= Ann Howe =

Australian newspaper proprietor

Ann Howe (c.1802–1842) was a newspaper proprietor in the colony of New South Wales who published a paper which vigorously supported the liberal Governor Richard Bourke and represented the emancipist (ex-convict) voice.

She was born in Sydney, the child of two ex-convicts: Sarah Bird, the colony's first female publican, and John Morris. In December 1821 she married Robert Howe, the son and heir of George Howe, an ex-convict and successful publisher of the Sydney Gazette and printer of government publications, who had recently died. Ann bore Robert four children and raised his son by a convict woman. After he drowned in 1829, she prevented the sale of the Sydney Gazette to its rival the Sydney Herald by her husband's executors, then took an active role in running the paper. She claimed the executors, Richard Jones, and Rev. Ralph Mansfield (editor of the paper), had run the business down and were about to accept a low price when she persuaded a reluctant Jones to let her manage it.

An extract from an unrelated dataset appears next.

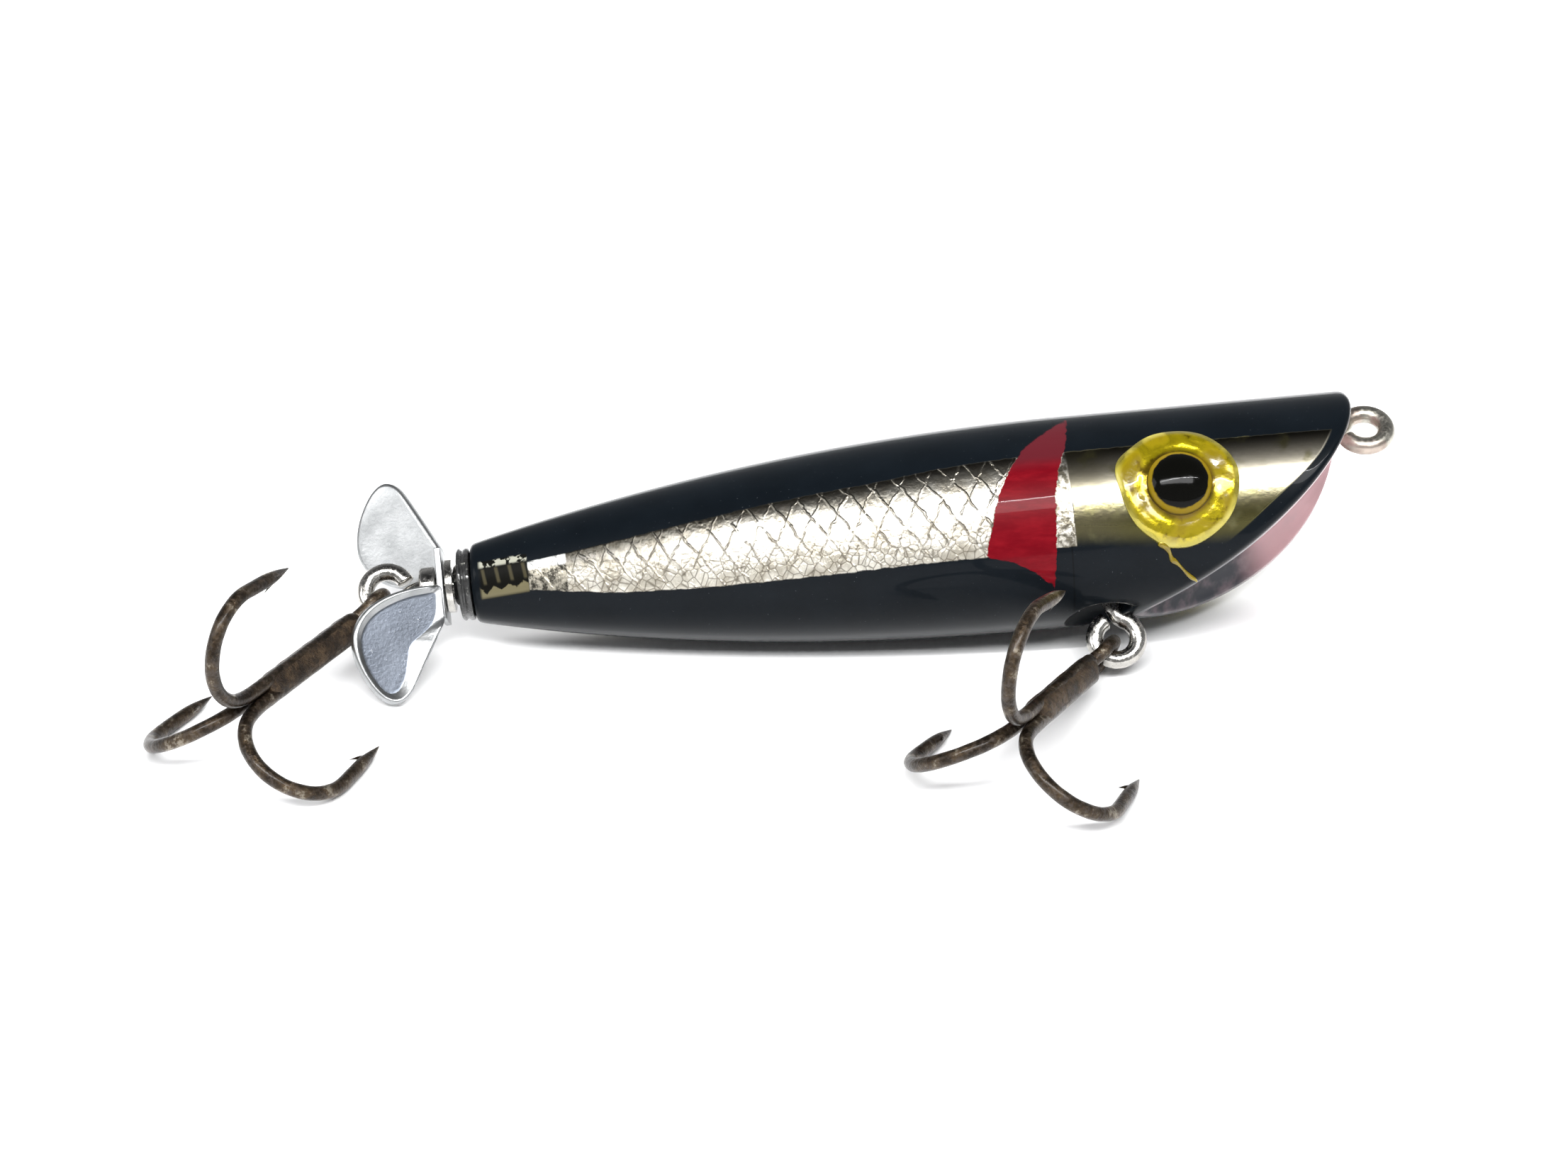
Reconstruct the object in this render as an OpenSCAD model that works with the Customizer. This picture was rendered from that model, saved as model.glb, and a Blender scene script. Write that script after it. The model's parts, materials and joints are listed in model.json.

She aligned the paper with Bourke, and against the conservative 'exclusives' (who were opposed to wider democracy in the colony and participation of ex-convicts in public life). The exclusives were represented by the Herald. She appointed as editor a ticket-of-leave convict, William Augustus Watt, who wrote editorials against the spirit of slavery and attempted to expose abuses of some of the exclusives, in particular James Mudie, a bitter opponent of Bourke's. In retaliation, Watt was brought before the bench on trumped up charges, but Bourke had him removed to Port Macquarie, where the Howes had a land grant on the Macleay River. In 1836 she married Watt in Port Macquarie, although Mudie maliciously tried to prevent the marriage by claiming that Watt was of bad character. Richard Jones then used his power as executor and of guarantor of outstanding loans to transfer ownership of the paper to Howe's eldest son, Anne's stepson, Robert Charles.

Watt drowned in 1837 in Port Macquarie. In 1840, Ann married Thomas Salmon, a butcher, and lived with him in George Street, Sydney. She died in 1842.